Sweet Lord, it’s a cartoon duck bursting out of the ice and brandishing what looks like a boomerang. That is WAY too busy to be on the front of ANY sports jersey. And why is the duck wearing a jersey with a picture of himself on it. Who the hell wears a shirt with their own likeness on it? How conceited are you anyway?

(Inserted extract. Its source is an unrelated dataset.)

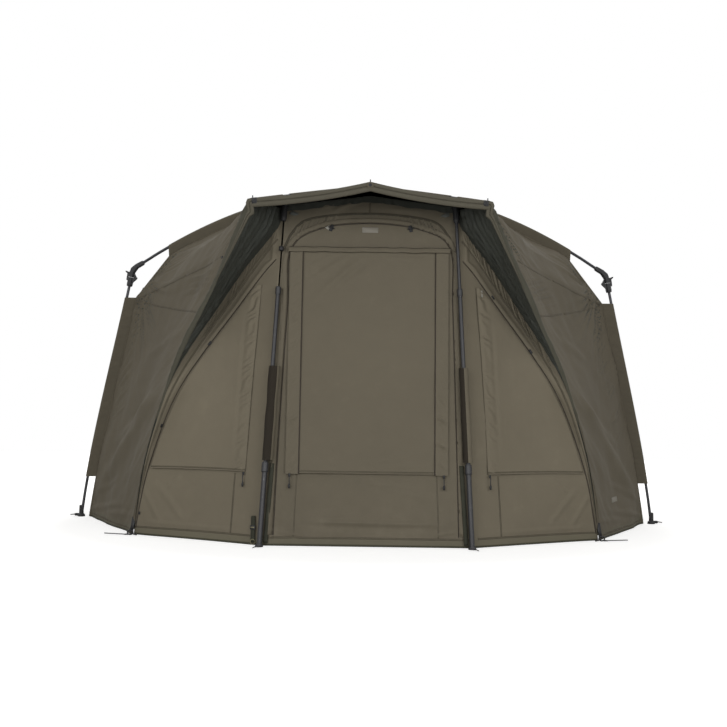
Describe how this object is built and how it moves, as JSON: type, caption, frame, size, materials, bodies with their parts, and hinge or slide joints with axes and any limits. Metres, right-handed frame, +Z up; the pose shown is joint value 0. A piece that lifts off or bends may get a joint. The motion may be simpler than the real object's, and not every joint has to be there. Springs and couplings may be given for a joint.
{
  "type": "fishing brolly shelter",
  "caption": "Folding fishing brolly shelter: a hubbed rib frame with elbowed legs and storm poles, a domed canopy and a zipped front with a door panel.",
  "frame": {"origin": "on the ground, at the middle of the shelter's box", "axes": "+X to the right as seen from in front, +Y from the door towards the rear wall, +Z up"},
  "size_m": [2.6518, 2.0009, 1.476],
  "materials": {
    "canopy_cloth": "matt coated polyester",
    "frame_tube": "dark grey anodised, satin",
    "moulding": "black moulded nylon, matt",
    "zip_tape": "dark coil zip and tape",
    "peg_steel": "plain bright wire"
  },
  "bodies": {
    "hub": {"hub_body": "moulding", "hub_cap": "moulding", "canopy_peak": "canopy_cloth", "canopy_side_left": "canopy_cloth", "canopy_side_right": "canopy_cloth", "canopy_quarter_left": "canopy_cloth", "canopy_quarter_right": "canopy_cloth", "canopy_rear": "canopy_cloth", "peak_hem": "canopy_cloth", "corner_peg_left": "peg_steel", "corner_peg_right": "peg_steel"},
    "centre_rib": {"rib_centre": "frame_tube", "rib_cap_centre": "moulding"},
    "corner_rib_left": {"rib_corner_left": "frame_tube", "rib_cap_corner_left": "moulding"},
    "corner_rib_right": {"rib_corner_right": "frame_tube", "rib_cap_corner_right": "moulding"},
    "side_rib_left": {"rib_side_left": "frame_tube", "elbow_upper_side_left": "moulding"},
    "side_leg_left": {"elbow_lower_side_left": "moulding", "leg_side_left": "frame_tube", "foot_side_left": "moulding"},
    "side_latch_left": {"latch_side_left": "moulding"},
    "side_rib_right": {"rib_side_right": "frame_tube", "elbow_upper_side_right": "moulding"},
    "side_leg_right": {"elbow_lower_side_right": "moulding", "leg_side_right": "frame_tube", "foot_side_right": "moulding"},
    "side_latch_right": {"latch_side_right": "moulding"},
    "rear_rib_left": {"rib_rear_left": "frame_tube", "elbow_upper_rear_left": "moulding"},
    "rear_leg_left": {"elbow_lower_rear_left": "moulding", "leg_rear_left": "frame_tube", "foot_rear_left": "moulding"},
    "rear_latch_left": {"latch_rear_left": "moulding"},
    "rear_rib_right": {"rib_rear_right": "frame_tube", "elbow_upper_rear_right": "moulding"},
    "rear_leg_right": {"elbow_lower_rear_right": "moulding", "leg_rear_right": "frame_tube", "foot_rear_right": "moulding"},
    "rear_latch_right": {"latch_rear_right": "moulding"},
    "storm_pole_left": {"pole_head_left": "moulding", "pole_upper_left": "frame_tube", "door_panel": "canopy_cloth", "door_window_cover": "canopy_cloth", "door_zip": "zip_tape", "side_panel_left": "canopy_cloth", "side_zip_left": "zip_tape"},
    "storm_pole_right": {"pole_head_right": "moulding", "pole_upper_right": "frame_tube", "side_panel_right": "canopy_cloth", "side_zip_right": "zip_tape"},
    "middle_tube_left": {"pole_middle_left": "frame_tube"},
    "lower_tube_left": {"pole_lower_left": "frame_tube"},
    "door_slider_left": {"slider_door_left": "moulding"},
    "side_slider_left": {"slider_side_left": "moulding"},
    "middle_tube_right": {"pole_middle_right": "frame_tube"},
    "lower_tube_right": {"pole_lower_right": "frame_tube"},
    "door_slider_right": {"slider_door_right": "moulding"},
    "side_slider_right": {"slider_side_right": "moulding"}
  },
  "joints": [
    {"name": "centre_rib_hinge", "type": "hinge", "parent": "hub", "child": "centre_rib", "pos_m": [0, -0.2506, 1.447], "axis": [-1, 0, 0], "range_deg": [0, 88.2]},
    {"name": "corner_rib_left_hinge", "type": "hinge", "parent": "hub", "child": "corner_rib_left", "pos_m": [-0.03054, -0.24224, 1.447], "axis": [-0.8607, 0.509, 0], "range_deg": [0, 91.4]},
    {"name": "corner_rib_right_hinge", "type": "hinge", "parent": "hub", "child": "corner_rib_right", "pos_m": [0.03054, -0.24224, 1.447], "axis": [-0.8607, -0.509, 0], "range_deg": [0, 91.4]},
    {"name": "side_rib_left_hinge", "type": "hinge", "parent": "hub", "child": "side_rib_left", "pos_m": [-0.05914, -0.18049, 1.447], "axis": [0.1685, 0.9857, 0], "range_deg": [0, 98.7], "deforming": ["canopy_peak", "canopy_side_left", "canopy_side_right", "canopy_quarter_left", "canopy_quarter_right", "canopy_rear", "peak_hem"]},
    {"name": "side_rib_right_hinge", "type": "hinge", "parent": "hub", "child": "side_rib_right", "pos_m": [0.05914, -0.18049, 1.447], "axis": [0.1685, -0.9857, 0], "range_deg": [0, 98.7]},
    {"name": "rear_rib_left_hinge", "type": "hinge", "parent": "hub", "child": "rear_rib_left", "pos_m": [-0.03, -0.13864, 1.447], "axis": [0.866, 0.5, 0], "range_deg": [0, 100.4]},
    {"name": "rear_rib_right_hinge", "type": "hinge", "parent": "hub", "child": "rear_rib_right", "pos_m": [0.03, -0.13864, 1.447], "axis": [0.866, -0.5, 0], "range_deg": [0, 100.4]},
    {"name": "side_elbow_left", "type": "hinge", "parent": "side_rib_left", "child": "side_leg_left", "pos_m": [-1.04223, -0.01245, 1.06696], "axis": [-0.1685, -0.9857, 0], "range_deg": [0, 108]},
    {"name": "side_latch_left_lever", "type": "hinge", "parent": "side_rib_left", "child": "side_latch_left", "pos_m": [-1.07456, -0.00692, 1.0921], "axis": [0.1685, 0.9857, 0], "range_deg": [0, 25]},
    {"name": "side_elbow_right", "type": "hinge", "parent": "side_rib_right", "child": "side_leg_right", "pos_m": [1.04223, -0.01245, 1.06696], "axis": [-0.1685, 0.9857, 0], "range_deg": [0, 108]},
    {"name": "side_latch_right_lever", "type": "hinge", "parent": "side_rib_right", "child": "side_latch_right", "pos_m": [1.07456, -0.00692, 1.0921], "axis": [0.1685, -0.9857, 0], "range_deg": [0, 25]},
    {"name": "rear_elbow_left", "type": "hinge", "parent": "rear_rib_left", "child": "rear_leg_left", "pos_m": [-0.54284, 0.74963, 1.0218], "axis": [-0.866, -0.5, 0], "range_deg": [0, 110.5]},
    {"name": "rear_latch_left_lever", "type": "hinge", "parent": "rear_rib_left", "child": "rear_latch_left", "pos_m": [-0.55913, 0.77785, 1.04721], "axis": [0.866, 0.5, 0], "range_deg": [0, 25]},
    {"name": "rear_elbow_right", "type": "hinge", "parent": "rear_rib_right", "child": "rear_leg_right", "pos_m": [0.54284, 0.74963, 1.0218], "axis": [-0.866, 0.5, 0], "range_deg": [0, 110.5]},
    {"name": "rear_latch_right_lever", "type": "hinge", "parent": "rear_rib_right", "child": "rear_latch_right", "pos_m": [0.55913, 0.77785, 1.04721], "axis": [0.866, -0.5, 0], "range_deg": [0, 25]},
    {"name": "storm_pole_left_swing", "type": "hinge", "parent": "corner_rib_left", "child": "storm_pole_left", "pos_m": [-0.32782, -0.74492, 1.308], "axis": [0.8607, -0.509, 0], "range_deg": [0, 97], "deforming": ["door_panel", "door_window_cover", "door_zip", "side_panel_left", "side_zip_left"]},
    {"name": "middle_tube_left_slide", "type": "slide", "parent": "storm_pole_left", "child": "middle_tube_left", "axis": [0.0478, 0.1488, 0.9877], "range_m": [0, 0.25]},
    {"name": "lower_tube_left_slide", "type": "slide", "parent": "middle_tube_left", "child": "lower_tube_left", "axis": [0.0478, 0.1488, 0.9877], "range_m": [0, 0.175]},
    {"name": "door_slider_left_slide", "type": "slide", "parent": "storm_pole_left", "child": "door_slider_left", "axis": [0, 0.1435, 0.9897], "range_m": [0, 0.85]},
    {"name": "side_slider_left_slide", "type": "slide", "parent": "storm_pole_left", "child": "side_slider_left", "axis": [0, 0.1715, 0.9852], "range_m": [0, 0.655]},
    {"name": "storm_pole_right_swing", "type": "hinge", "parent": "corner_rib_right", "child": "storm_pole_right", "pos_m": [0.32782, -0.74492, 1.308], "axis": [0.8607, 0.509, 0], "range_deg": [0, 97], "deforming": ["side_panel_right", "side_zip_right"]},
    {"name": "middle_tube_right_slide", "type": "slide", "parent": "storm_pole_right", "child": "middle_tube_right", "axis": [-0.0478, 0.1488, 0.9877], "range_m": [0, 0.25]},
    {"name": "lower_tube_right_slide", "type": "slide", "parent": "middle_tube_right", "child": "lower_tube_right", "axis": [-0.0478, 0.1488, 0.9877], "range_m": [0, 0.175]},
    {"name": "door_slider_right_slide", "type": "slide", "parent": "storm_pole_left", "child": "door_slider_right", "axis": [0, 0.1435, 0.9897], "range_m": [0, 0.85]},
    {"name": "side_slider_right_slide", "type": "slide", "parent": "storm_pole_right", "child": "side_slider_right", "axis": [0, 0.1715, 0.9852], "range_m": [0, 0.655]}
  ],
  "couplings": [
    {"joint": "centre_rib_hinge", "follows": "side_rib_left_hinge", "ratio": 0.89361},
    {"joint": "corner_rib_left_hinge", "follows": "side_rib_left_hinge", "ratio": 0.92603},
    {"joint": "corner_rib_right_hinge", "follows": "side_rib_left_hinge", "ratio": 0.92603},
    {"joint": "side_rib_right_hinge", "follows": "side_rib_left_hinge", "ratio": 1},
    {"joint": "rear_rib_left_hinge", "follows": "side_rib_left_hinge", "ratio": 1.0172},
    {"joint": "rear_rib_right_hinge", "follows": "side_rib_left_hinge", "ratio": 1.0172},
    {"joint": "side_elbow_left", "follows": "side_rib_left_hinge", "ratio": 1.0942},
    {"joint": "side_elbow_right", "follows": "side_rib_left_hinge", "ratio": 1.0942},
    {"joint": "rear_elbow_left", "follows": "side_rib_left_hinge", "ratio": 1.1196},
    {"joint": "rear_elbow_right", "follows": "side_rib_left_hinge", "ratio": 1.1196},
    {"joint": "storm_pole_left_swing", "follows": "side_rib_left_hinge", "ratio": 0.98277},
    {"joint": "storm_pole_right_swing", "follows": "side_rib_left_hinge", "ratio": 0.98277}
  ]
}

Also, how God-awfully atrocious is the back of that jersey! The idea of putting fancy fonts onto a player’s back was NEVER a good idea, and the person who thought of it would have his or her own spot in the Hockey Hall of Shame if I knew who they were. Uh, let’s move on…

OH….. MY….. GAWD!

WOW!

This 1996-97 jersey breaks one of the fundamental rules of jersey creation: never have more than three colours on your threads. The only exception to the rule would be if you used different shades of the same colour, like navy blue and royal blue, or light grey and dark grey. But this? Nope. We’ve got blue, black, grey, white, and orange. Nothing works here. Especially those grey streaks over and below the Lightning logo. I thought hockey was a fast sport, so why add lines to the jersey to give the illusion that you’re Batman and Robin running after the Joker?

Here’s another example of too-many-colours-spoils-the-jersey: an all-time anti-classic courtesy of the 1998-99 Phoenix Coyotes.

I like to think that the look on this guy’s face is exactly the same as when management walked into the dressing room and said, “Look boys, I’ve just invested in Lens Crafters, and to drum up business, I want youse to blind every single person sitting or playing in this arena.”

Can you believe the Coyotes wore these things for five years? Five years! That’s an entire high-school career plus one year for having goofed off a bit too much in tenth grade.

Whatever happened to uniforms like this?

And this?

Instead, by the early 2000s, just about everyone had jumped on the third jersey bandwagon. You would think that after some major missteps in the latter half of the 1990s, NHL teams would have learned their lesson, but nope.

In 2001-02, the Nashville Predators introduced “green-yellow-pea-soup-puke” to the NHL’s colour spectrum.

Eww… I guess I should say, thank you, Smashville?

Then in 2002-03, the New York Islanders thought it would be fun to dress up like road cones for Halloween, and then decided they liked the look so much, they would keep these beauties around a little longer.

In 2003-04, the Dallas Stars joined the program and unleashed this thing…

…the always-classic Texas uterus! Exactly what I think of when I think of Dallas, hockey, ice, body-checking, and slap shots.

I could go on and on here, but I think you get the point. Third jerseys have failed six ways from Sunday, and no one ever considers these to be true classics. It’s time we put the third jersey to rest forever, and luckily for all of you, they can remain locked away and forgotten within the walls of the Hockey Hall of Shame. Now let us never speak of them again.